Es contrafáctico, pero en la constelación política nacional no hay analista que no coincida con la teoría de que el actual jefe de Gobierno porteño hubiera sido una gran contrafigura para exorcizar los encantos hipnóticos que pareciera ejercer sobre sus seguidores el despeinado de la motosierra. Como dice una canción de Calamaro, la interna fratricida que la alianza amarilla protagonizó en las PASO hizo caer la moneda para el lado de la soledad, situación en la que fue dejada por su mentor la ganadora de aquella noche del domingo 13 de agosto.

Aun así hoy se vota y la gente irá al cuarto oscuro movida por un pensamiento recurrente: que alguien venga y desempantane a la Argentina de este fango de gobiernos ineptos, políticos enriquecidos que navegan por Marbella y chances perdidas por la falta de un proyecto de país como el que pudo celebrar Uruguay, donde la izquierda entregó el gobierno a la derecha sobre un pacto no escrito según el cual hay bienes intangibles que nadie debería vulnerar. No es casualidad que la petrolera Ancap (fundada en 1931) siga siendo la empresa estatal encargada de regular el mercado de los combustibles desde su refinería de La Teja, statu quo que se mantuvo inalterable con el ex tupamaro Pepe Mujica, con el moderado Tabaré Vázquez y con el liberal Lacalle Pou.

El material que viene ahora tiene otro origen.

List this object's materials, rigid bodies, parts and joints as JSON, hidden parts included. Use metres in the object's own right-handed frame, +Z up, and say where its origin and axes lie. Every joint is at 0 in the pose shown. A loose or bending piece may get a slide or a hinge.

Más que nunca la decisión está en manos de los habilitados para votar. Y la disyuntiva pasa por tolerar la continuidad de los malos conocidos con la minúscula esperanza de que finalmente aprendan la lección de los países exitosos, donde las ideologías no se entrometen en los planes geopolíticos de productividad, desarrollo y exportación de productos con agregados de valor, o avanzar hacia lo desconocido con un modelo autoritario que reniega del sistema político y enarbola una idea compatible con el germen dictatorial que se oculta entre sus filas, en las que han hallado refugio los colectivos más recalcitrantes de un conservadurismo rancio y retrógrado, capaz de clausurar embajadas con tal de que los números cierren.